I kept imagining a small community using SIGN to distribute rewards. Maybe it’s a group working on something together—open source, a local initiative, anything like that. In theory, this system helps them fairly recognize contributions. But then I wonder, what about the person who quietly holds things together behind the scenes? The one who mediates conflict, or checks in on people, or just shows up consistently? Those things are real contributions, but they’re hard to capture cleanly.

So does SIGN try to translate that into something measurable? Or does it accept that some things will always slip through?

And if it does try to measure it, does that change how people behave? Do they start performing contribution in a way that can be seen and verified?

That’s the part I can’t stop thinking about—not the technology itself, but the subtle feedback loop it creates.

There’s also something interesting about how trust is handled here. On paper, it feels like trust is being reduced, or maybe replaced with verification. But the more I think about it, the more it feels like trust is just being moved around. You’re no longer trusting one central authority—you’re trusting whoever is issuing the credential, or the system that confirms it hasn’t been altered.

So it’s not that trust disappears. It just becomes more visible, more fragmented. Maybe even more negotiable.

And I’m not sure if that makes things simpler or just differently complex.

The modular nature of SIGN is another thing that keeps pulling my attention. The idea that different parts of the system can be arranged in different ways—it’s flexible, almost like building with blocks. But that flexibility also means no two implementations will feel exactly the same. One community might use it in a way that feels fair and thoughtful, while another might unknowingly create rigid or even exclusionary dynamics.

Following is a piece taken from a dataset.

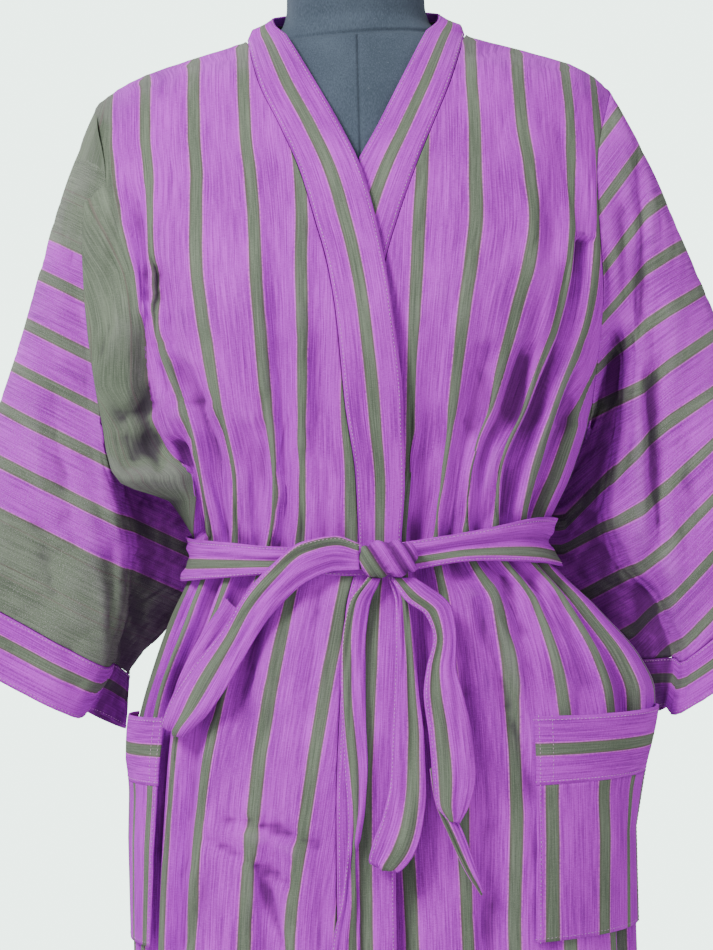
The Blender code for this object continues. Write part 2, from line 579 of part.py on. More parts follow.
def make_knot():
    """Knot: a full, squarish roll of wrapped sash."""
    (x0, x1), (z0, z1) = KNOT["x"], KNOT["z"]
    middle = np.array([(x0 + x1) / 2, 0, (z0 + z1) / 2]) * MM
    half = np.array([(x1 - x0) / 2, KNOT["deep"] / 2, (z1 - z0) / 2]) * MM
    power = 2 / KNOT["power"]
    grid = []
    for lean in np.radians(np.linspace(-78, 78, 9)):
        ring = []
        for angle in np.radians(np.arange(0, 360, 22.5)):
            a = np.sign(np.cos(angle)) * abs(np.cos(angle)) ** power
            b = np.sign(np.sin(angle)) * abs(np.sin(angle)) ** power
            c = abs(np.cos(lean)) ** power
            x = middle[0] + half[0] * np.sign(np.sin(lean)) * abs(np.sin(lean)) ** power
            z = middle[2] + half[2] * c * b
            y = front_y(x, middle[2]) - SASH_OUT - SASH_CLEAR - half[1] * (1 + c * a)
            ring.append((x, y, z))
        grid.append(ring)
    add("sash_knot", grid_mesh("sash_knot", np.array(grid), closed=True, caps=True, flip=True), "purple_cotton")


def make_ribbons():
    for name, table in RIBBONS.items():
        table = np.array(table, dtype=float) * MM
        knots = np.arange(len(table))
        fine = np.linspace(0, len(table) - 1, 2 * len(table) - 1)
        rows = []
        for t in fine:
            xl, zl, dl, xr, zr, dr = (float(ease(knots, table[:, i], t)) for i in range(6))
            row = []
            for s in np.linspace(0, 1, 3):
                x, z, out = xl + (xr - xl) * s, zl + (zr - zl) * s, dl + (dr - dl) * s
                row.append((x, front_y(x, z) - out, z))
            rows.append(row)
        cloth(name, np.array(rows), "purple_cotton", thick=RIBBON_WALL, offset=0.0)


for item in list(bpy.data.objects):
    bpy.data.objects.remove(item, do_unlink=True)
PARTS = bpy.data.collections.new("kimono_robe")
bpy.context.scene.collection.children.link(PARTS)
make_form()
make_back()
make_fronts()
make_bands()
make_sleeves()
make_pockets()
make_sash()
make_knot()
make_ribbons()
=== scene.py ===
# %% [markdown]
# A striped cotton kimono robe, wrapped and tied round a dress form.
# The robe is cut from narrow handloom cloth: two fronts that cross over, a back, a band that runs round
# the neck and down both front edges, wide straight sleeves with cuffs, two patch pockets and a sash.
# A maker would think of each piece as a flat cut that has been bent, gathered and lapped. This script
# does the same: each surface is worked out from places on the flat cut, so a stripe that is straight in
# the loom stays on its own thread when the cloth turns into a fold.

# %% Load the solids
import functools
import math

import bmesh
import bpy
import numpy as np
from mathutils import Matrix, Vector, noise


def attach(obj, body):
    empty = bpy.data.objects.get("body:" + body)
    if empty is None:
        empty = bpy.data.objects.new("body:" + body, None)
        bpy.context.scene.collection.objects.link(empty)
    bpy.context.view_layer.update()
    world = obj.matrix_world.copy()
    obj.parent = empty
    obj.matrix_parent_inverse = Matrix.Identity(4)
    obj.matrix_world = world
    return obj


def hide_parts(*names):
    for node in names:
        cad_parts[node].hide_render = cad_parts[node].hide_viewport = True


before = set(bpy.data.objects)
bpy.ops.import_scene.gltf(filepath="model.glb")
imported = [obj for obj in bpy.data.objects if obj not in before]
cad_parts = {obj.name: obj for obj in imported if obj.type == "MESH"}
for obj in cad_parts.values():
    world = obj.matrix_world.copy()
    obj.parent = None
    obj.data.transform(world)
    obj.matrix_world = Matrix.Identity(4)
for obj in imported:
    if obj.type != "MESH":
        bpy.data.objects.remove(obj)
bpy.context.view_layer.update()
print("solids:", len(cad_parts))

# %% [markdown]
# The camera looks straight at the robe from two metres in front, with a long lens, and leans a degree
# and a half, as a hand-held camera does. Its axes are written out as a matrix, so the same numbers can
# turn a place in the picture into a place on the robe, which the crease tables further down use.

# %% Camera
FOCAL_PX = 2262.0
FRAME_PX = (713, 950)
EYE = np.array([-0.0101, -2.0, 1.063])
LEAN = math.radians(1.5)
RIGHT = np.array([math.cos(LEAN), 0.0, -math.sin(LEAN)])
UP = np.array([math.sin(LEAN), 0.0, math.cos(LEAN)])


def seen_at(px, py, y=-0.1):
    """Place on the upright plane at depth y that a picture point shows."""
    k = FOCAL_PX / (y - EYE[1])
    a = (np.asarray(px, dtype=float) - FRAME_PX[0] / 2) / k
    b = (FRAME_PX[1] / 2 - np.asarray(py, dtype=float)) / k
    return EYE[0] + a * RIGHT[0] + b * UP[0], EYE[2] + a * RIGHT[2] + b * UP[2]


def picture_of(x, z, y=-0.045):
    """Picture point of a place on the upright plane at depth y."""
    k = FOCAL_PX / (y - EYE[1])
    dx, dz = x - EYE[0], z - EYE[2]
    return (FRAME_PX[0] / 2 + k * (dx * RIGHT[0] + dz * RIGHT[2]),
            FRAME_PX[1] / 2 - k * (dx * UP[0] + dz * UP[2]))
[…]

Same infrastructure, completely different outcomes.

That’s both exciting and a little unsettling.

I also find myself thinking about transparency, because it sounds like an obvious win at first. If everything is verifiable, visible, traceable—it should build trust, right? But then I think about how people actually live. Not everything we do is meant to be public or permanently recorded. There’s value in ambiguity, in privacy, in being able to exist without everything being measured or remembered.

So where does SIGN sit in that tension? Does it give people control over what they reveal, or does it slowly nudge everything toward visibility because that’s what the system understands best?

And then there’s the token side of things, which feels quieter but maybe more powerful than it first appears. Because once you attach rewards to verified actions, you’re no longer just documenting reality—you’re influencing it. You’re saying, “this is what matters.”

And people listen to that, even if they don’t realize they are.

I keep circling back to governance too, even though it’s not the most exciting part to think about. Because at some point, someone—or some group—has to decide the rules. Who gets to issue credentials? What counts as valid proof? What happens when something goes wrong?

These decisions don’t feel technical to me. They feel human. They involve bias, perspective, power.

And I wonder if SIGN is designed with that messiness in mind, or if it assumes those problems will be solved somewhere outside the system.

Maybe what makes SIGN interesting isn’t what it promises, but what it exposes. It brings forward questions that are usually hidden inside institutions—questions about credibility, value, fairness—and puts them out in the open, where they can be inspected, debated, maybe even redesigned.

But exposure doesn’t automatically lead to better outcomes. Sometimes it just makes the tensions more visible.

I don’t think I’ve landed on a clear opinion about it, and maybe that’s the point. It doesn’t feel like something you “agree” or “disagree” with. It feels more like a tool that amplifies whatever intentions are brought into it.

And that leaves me wondering about the people who will actually use it. Not in theory, but in practice. How they’ll interpret it, where they’ll stretch it, where they’ll resist it.

Will it make coordination feel more fair, or just more calculated? Will it help surface meaningful contributions, or quietly reshape them into something easier to measure?

I don’t really have answers yet. I just have this sense that once something like SIGN starts interacting with the real world, it won’t stay as neat as it looks right now.

And maybe that’s the real test—not whether it works perfectly, but how it bends when it meets everything that isn’t.